Saturday, December 18, 2010

do tell

Dear Marco,

I haven’t written you in a long time because you’re dead. You died 18 years ago of Aids. You may not recall the day but I do. It was July 4th and as you—look. Let’s be honest. You didn’t “slip away.” Slipping wasn’t your style. You went fighting. It was as if you had the word “activist” tattooed on each of the 206 bones in your body: bold script for the arm bones and leg bones and across your skull and then fine little cursive for your finger bones and those teensy ones in your ear. So okay. As you went out fighting, fireworks exploded in the street it being, as mentioned, Independence Day, as well as one of those states with pretty lax fireworks laws. Not like NC, your home state.

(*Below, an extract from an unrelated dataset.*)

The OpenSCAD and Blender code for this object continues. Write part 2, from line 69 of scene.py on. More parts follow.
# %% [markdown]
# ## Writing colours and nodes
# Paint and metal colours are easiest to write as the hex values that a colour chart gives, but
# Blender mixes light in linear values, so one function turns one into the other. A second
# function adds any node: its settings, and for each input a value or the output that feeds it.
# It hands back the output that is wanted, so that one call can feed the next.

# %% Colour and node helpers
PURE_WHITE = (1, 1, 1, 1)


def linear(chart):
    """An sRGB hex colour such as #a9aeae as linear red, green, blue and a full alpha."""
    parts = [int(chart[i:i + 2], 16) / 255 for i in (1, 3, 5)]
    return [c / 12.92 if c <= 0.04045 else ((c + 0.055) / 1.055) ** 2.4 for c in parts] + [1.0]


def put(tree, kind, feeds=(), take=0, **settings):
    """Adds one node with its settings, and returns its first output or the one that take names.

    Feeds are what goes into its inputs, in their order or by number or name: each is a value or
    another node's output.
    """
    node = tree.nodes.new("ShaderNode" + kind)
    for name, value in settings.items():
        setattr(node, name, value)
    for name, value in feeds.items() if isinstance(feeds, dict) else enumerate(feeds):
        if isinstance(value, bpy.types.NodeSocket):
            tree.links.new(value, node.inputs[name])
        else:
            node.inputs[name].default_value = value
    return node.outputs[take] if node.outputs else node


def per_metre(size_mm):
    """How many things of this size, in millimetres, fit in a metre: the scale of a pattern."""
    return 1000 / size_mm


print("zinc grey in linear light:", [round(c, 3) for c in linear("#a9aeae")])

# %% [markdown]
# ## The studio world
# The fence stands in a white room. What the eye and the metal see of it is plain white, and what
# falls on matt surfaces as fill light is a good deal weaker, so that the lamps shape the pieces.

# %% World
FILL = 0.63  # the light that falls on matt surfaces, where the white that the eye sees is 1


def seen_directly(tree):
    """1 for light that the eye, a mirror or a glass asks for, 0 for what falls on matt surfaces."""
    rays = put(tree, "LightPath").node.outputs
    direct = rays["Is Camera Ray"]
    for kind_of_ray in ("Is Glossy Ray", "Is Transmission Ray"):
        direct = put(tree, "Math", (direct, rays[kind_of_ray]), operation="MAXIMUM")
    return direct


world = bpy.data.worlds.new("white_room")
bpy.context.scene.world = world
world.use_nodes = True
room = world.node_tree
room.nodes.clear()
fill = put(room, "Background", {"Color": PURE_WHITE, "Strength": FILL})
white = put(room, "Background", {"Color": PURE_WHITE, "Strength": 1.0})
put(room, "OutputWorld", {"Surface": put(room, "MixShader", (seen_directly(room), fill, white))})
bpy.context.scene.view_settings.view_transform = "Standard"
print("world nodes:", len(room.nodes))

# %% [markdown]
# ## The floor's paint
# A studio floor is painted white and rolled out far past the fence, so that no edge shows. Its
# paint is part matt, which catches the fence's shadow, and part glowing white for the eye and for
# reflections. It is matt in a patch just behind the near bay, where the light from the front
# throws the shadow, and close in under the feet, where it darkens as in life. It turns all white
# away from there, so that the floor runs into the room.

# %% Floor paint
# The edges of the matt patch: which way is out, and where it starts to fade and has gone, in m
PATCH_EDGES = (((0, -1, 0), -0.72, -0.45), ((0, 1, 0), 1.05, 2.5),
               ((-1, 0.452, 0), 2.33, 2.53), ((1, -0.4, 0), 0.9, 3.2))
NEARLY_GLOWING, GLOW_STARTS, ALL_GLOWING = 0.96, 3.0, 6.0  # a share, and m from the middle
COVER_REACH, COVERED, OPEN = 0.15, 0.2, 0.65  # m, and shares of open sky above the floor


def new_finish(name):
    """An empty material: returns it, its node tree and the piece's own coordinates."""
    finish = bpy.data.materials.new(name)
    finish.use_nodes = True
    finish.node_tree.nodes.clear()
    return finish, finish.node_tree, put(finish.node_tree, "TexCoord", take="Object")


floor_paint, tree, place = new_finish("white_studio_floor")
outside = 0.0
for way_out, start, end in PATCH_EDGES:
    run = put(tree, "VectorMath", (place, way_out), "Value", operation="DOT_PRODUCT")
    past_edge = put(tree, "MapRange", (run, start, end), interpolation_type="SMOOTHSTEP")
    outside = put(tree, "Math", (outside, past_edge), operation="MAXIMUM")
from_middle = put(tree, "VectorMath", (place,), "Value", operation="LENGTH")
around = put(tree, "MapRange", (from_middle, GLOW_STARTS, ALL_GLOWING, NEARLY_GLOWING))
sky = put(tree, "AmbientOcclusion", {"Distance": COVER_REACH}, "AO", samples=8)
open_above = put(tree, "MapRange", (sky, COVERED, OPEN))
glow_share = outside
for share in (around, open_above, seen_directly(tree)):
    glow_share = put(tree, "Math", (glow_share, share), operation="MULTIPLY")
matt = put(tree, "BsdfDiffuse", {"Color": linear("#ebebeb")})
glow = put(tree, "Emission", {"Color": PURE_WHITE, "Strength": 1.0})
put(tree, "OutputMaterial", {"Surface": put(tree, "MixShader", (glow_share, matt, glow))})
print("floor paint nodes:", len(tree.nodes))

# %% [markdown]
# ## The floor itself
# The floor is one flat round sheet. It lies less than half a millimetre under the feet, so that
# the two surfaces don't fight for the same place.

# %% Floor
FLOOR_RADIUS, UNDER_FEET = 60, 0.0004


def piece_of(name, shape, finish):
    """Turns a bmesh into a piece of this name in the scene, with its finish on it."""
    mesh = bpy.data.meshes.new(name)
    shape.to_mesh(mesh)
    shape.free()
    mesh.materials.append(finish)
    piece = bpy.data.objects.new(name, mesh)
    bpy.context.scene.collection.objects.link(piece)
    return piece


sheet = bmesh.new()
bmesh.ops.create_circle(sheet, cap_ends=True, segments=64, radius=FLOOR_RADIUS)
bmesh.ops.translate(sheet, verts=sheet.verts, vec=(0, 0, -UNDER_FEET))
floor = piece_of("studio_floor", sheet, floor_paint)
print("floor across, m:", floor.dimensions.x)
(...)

Which reminds me. We have this friend who’s a great and funny guy whose kid is my kid’s best friend, which is how we know him. And he told me recently that he’d finally applied for American citizenship in great part so that he could explode the illegally powerful fireworks that he traditionally hosts in a big smoky display at holiday time. He explained that breaking fireworks laws as an American citizen would be a lot safer than breaking them as an alien. So he’s become an American. You’d love him.

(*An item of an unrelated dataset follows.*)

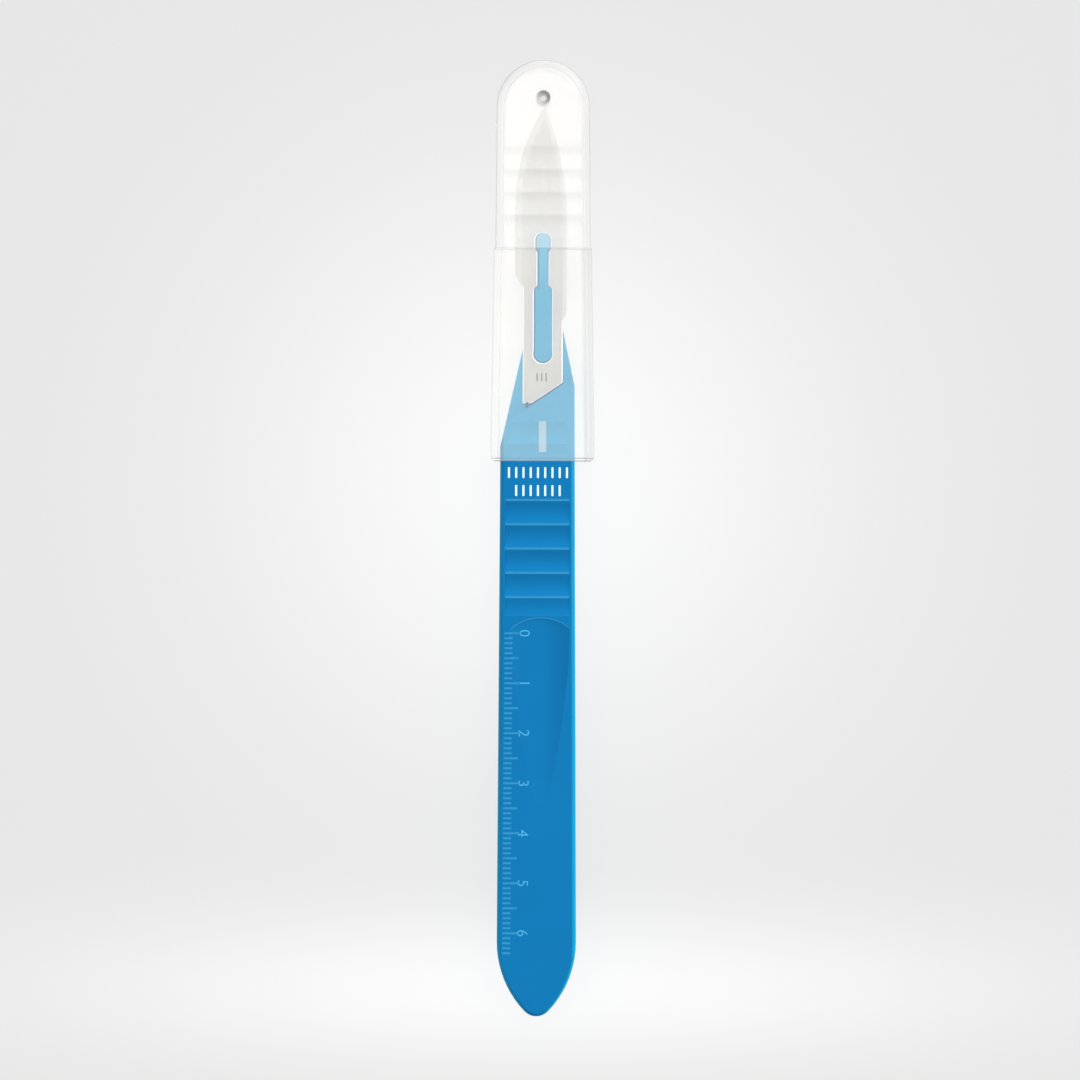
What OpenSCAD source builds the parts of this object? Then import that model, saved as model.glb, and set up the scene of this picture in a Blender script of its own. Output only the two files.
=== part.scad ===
// Disposable scalpel: a moulded handle, a steel blade and a slide-off blade guard.
// It lies flat with the blade towards +Y. X = 0 is the axis of the blade's slot and of the guard,
// Y = 0 is the middle of the whole length and Z = 0 is what it lies on.

/* [Handle] */
// From the guard's mouth to the tip of the tail
handle_reach = 111.1; // [95:0.1:125]
// Width at the guard's mouth
handle_front_w = 14.9; // [13.8:0.1:15.2]
// Width where the tail begins
handle_tail_w = 15.84; // [15.4:0.02:16.4]
// Thickness
handle_t = 4.8; // [4.4:0.1:5.6]
// Rounding of the long edges
handle_edge_r = 0.7; // [0.4:0.1:1.2]
// How far the handle's middle lies to the left of the blade's slot
handle_shift = 1; // [0.8:0.1:1.3]
// Length of the pointed tail
tail_len = 14.9; // [13:0.1:18]
// Radius of the tail's tip
tail_tip_r = 3.3; // [1.5:0.1:4]

/* [Grip] */
// Number of finger scallops
scallops = 5; // [1:1:5]
// From the guard's mouth to the first crest
scallop_start = 7.9; // [7:0.1:9]
// Distance from crest to crest
scallop_pitch = 4.86; // [4.4:0.02:4.9]
// How much shorter the last scallop is than the others
last_scallop_less = 1; // [0:0.1:2]
// Radius of each scallop
scallop_r = 7; // [5:0.1:10]
// Flat land left on each crest
crest_w = 0.26; // [0.1:0.02:0.6]
// Flat margin beside the scallops
scallop_margin = 1.0; // [0.9:0.1:2]
// Number of shallow hollows on the part that the guard covers
hollows = 2; // [1:1:2]
// From the guard's mouth to the upper crest of the shallow hollows
hollow_start = 7.8; // [7.4:0.1:8.2]
// Distance from crest to crest of the shallow hollows
hollow_pitch = 4.4; // [4:0.1:4.6]
// Radius of each shallow hollow
hollow_r = 16; // [12:0.5:24]
// Flat margin beside the shallow hollows
hollow_margin = 1.6; // [1.3:0.1:2.5]
// From the last scallop to the top of the thumb scoop
scoop_gap = 0.4; // [0.2:0.1:2]
// Length over which the thumb scoop runs out
scoop_len = 37; // [30:1:60]
// Depth of the thumb scoop at its upper end
scoop_depth = 0.7; // [0.4:0.1:1.2]
// Radius across the thumb scoop
scoop_r = 30; // [20:0.5:40]
// Radius of the thumb scoop's upper end
scoop_end_r = 9; // [8:0.1:10]
// How far the middle of the thumb scoop lies to the left of the blade's slot
scoop_shift = 0.3; // [0:0.1:1]
// Flat margin beside the thumb scoop
scoop_margin = 1.2; // [1:0.1:2.5]

/* [Ruler] */
// From the last mark of the scale to the tail's tip, or up to a millimetre more
ruler_end_gap = 12.5; // [11.5:0.5:60]
// From the top of the thumb scoop to the zero mark
ruler_start = 3.1; // [1:0.1:4]
// Inset of the marks from the left side
ruler_inset = 1.1; // [1:0.1:1.6]
// Length of a millimetre mark
mark_len = 1.6; // [1:0.1:2]
// Length of a half-centimetre mark
half_mark_len = 2.8; // [2:0.1:3]
// Length of a centimetre mark
long_mark_len = 3.2; // [3:0.1:4]
// Width of a mark
mark_w = 0.3; // [0.2:0.05:0.5]
// How far a mark stands out
mark_h = 0.12; // [0.05:0.01:0.2]

/* [Nose] */
// From the guard's mouth to the left shoulder
left_shoulder = 3; // [1:0.1:5]
// Lean of the left shoulder
left_shoulder_angle = 12.9; // [10:0.1:16]
// From the guard's mouth to the right shoulder
right_shoulder = 15; // [12:0.1:18]
// Lean of the right shoulder
right_shoulder_angle = 11.8; // [9:0.1:14]
// Width of the tongue under the blade
tongue_w = 6.6; // [4.5:0.1:7.4]
// Thickness of the tongue under the blade
tongue_t = 2.2; // [1.6:0.1:2.8]
// Tongue beyond the boss
tongue_lip = 1.3; // [0.5:0.1:3]
// Depth of the blade's seat below the front face
seat_depth = 1.4; // [1:0.1:1.8]
// Gap between the blade's end and the wall of the seat
seat_gap = 0.3; // [0.2:0.1:1.2]
// Length of the slope on the back of the nose
back_slope_len = 12; // [8:0.5:20]
// How far the boss stands out of the blade's slot
boss_proud = 0.35; // [0.1:0.05:0.6]
// Clearance round the boss in the blade's slot
boss_clearance = 0.1; // [0.05:0.01:0.2]
// Bevel round the top of the boss
boss_bevel = 0.2; // [0.05:0.05:0.3]

/* [Blade] */
// From the guard's mouth to the end of the tang
tang_start = 11.6; // [10:0.1:13]
// Overall length
blade_len = 59.4; // [57:0.1:61]
// Thickness
blade_t = 0.45; // [0.3:0.01:0.6]
// From the slot's axis to the cutting edge
edge_reach = 5.6; // [5.2:0.05:6.2]
// From the slot's axis to the back edge
spine_reach = 4.8; // [4.6:0.05:5.2]
// How far the tip lies to the right of the slot's axis
tip_shift = 0.3; // [-0.5:0.1:1]
// Radius of the curved cutting edge
edge_curve_r = 36.5; // [32:0.5:45]
// Radius of the curved back edge
spine_curve_r = 60; // [48:0.5:70]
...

I’m writing today, Marco, because despite the fact that it’s December 18th and actually snowing in North Carolina which is not exactly miraculous but certainly unusual, it’s another Independence Day. Today, after years of battle and as if in afterthought, Don’t Ask Don’t Tell was repealed by the Senate. It was a nasty piece of discrimination and it was a blemish on our country and now it’ll be gone and that’s a wonderful thing.
So I write to tell you about this step forward and also to tell you that I’m proud of you. You assisted. You had your own way of making a difference. You spoke to crowds and carried signs. But there are other ways too: sit-coms with cute gay characters, and comedians who marry their partners in public, and magazines, and the amazing pride parade that our mother and your niece and I went to (Mom wore an Act-up tee shirt; I had multicolored balloons, Charlotte had rainbow fingernail polish) and the greeting card I carry in my store showing a guy who says, “Mom made me gay,” and his friend says, “Can she make me one too?”

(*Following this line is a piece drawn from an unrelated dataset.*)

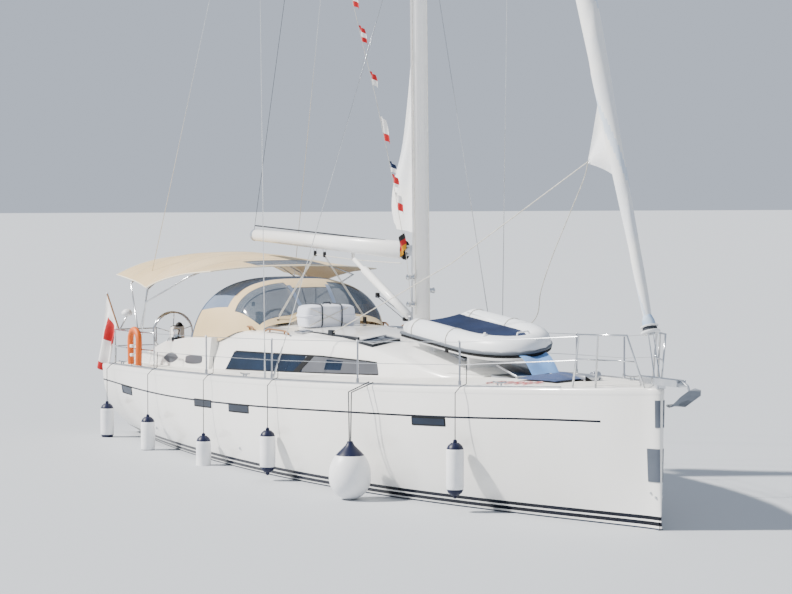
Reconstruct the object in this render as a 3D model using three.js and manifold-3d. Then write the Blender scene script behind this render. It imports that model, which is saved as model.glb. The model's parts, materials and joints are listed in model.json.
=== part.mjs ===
// Cruising sloop of about 14.3 m with twin wheels, in millimetres.
// X points to the bow, Y to port and Z up. The origin is amidships on the waterline.

import * as THREE from 'three';
import { mergeVertices } from 'three/addons/utils/BufferGeometryUtils.js';
import Module from 'manifold-3d';

const wasm = await Module();
wasm.setup();

// Driving dimensions

const LENGTH = 14300;
const BOW_X = LENGTH / 2;
const STERN_X = -LENGTH / 2;
const SEAT_GAP = 0.3;
const HULL_WALL = 50;
const DECK_THICKNESS = 60;
const DECK_CAMBER = 80;
const ROOF_WALL = 50;
const WIRE_RADIUS = 6;
const RAIL_RADIUS = 13;

// Finishes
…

The country’s changing, bit by bit. Freedom is becoming manifest. Today was a big bit. You did a really hard part. But all the bits and all the ways are important. I thought you’d like to know.
It’s almost time for Ashu to light his illegal fireworks. I always think of you when I see their patterns in the night sky. This year, for me, it’ll be truly a celebration. Each pop will be another ask; each bang, another tell.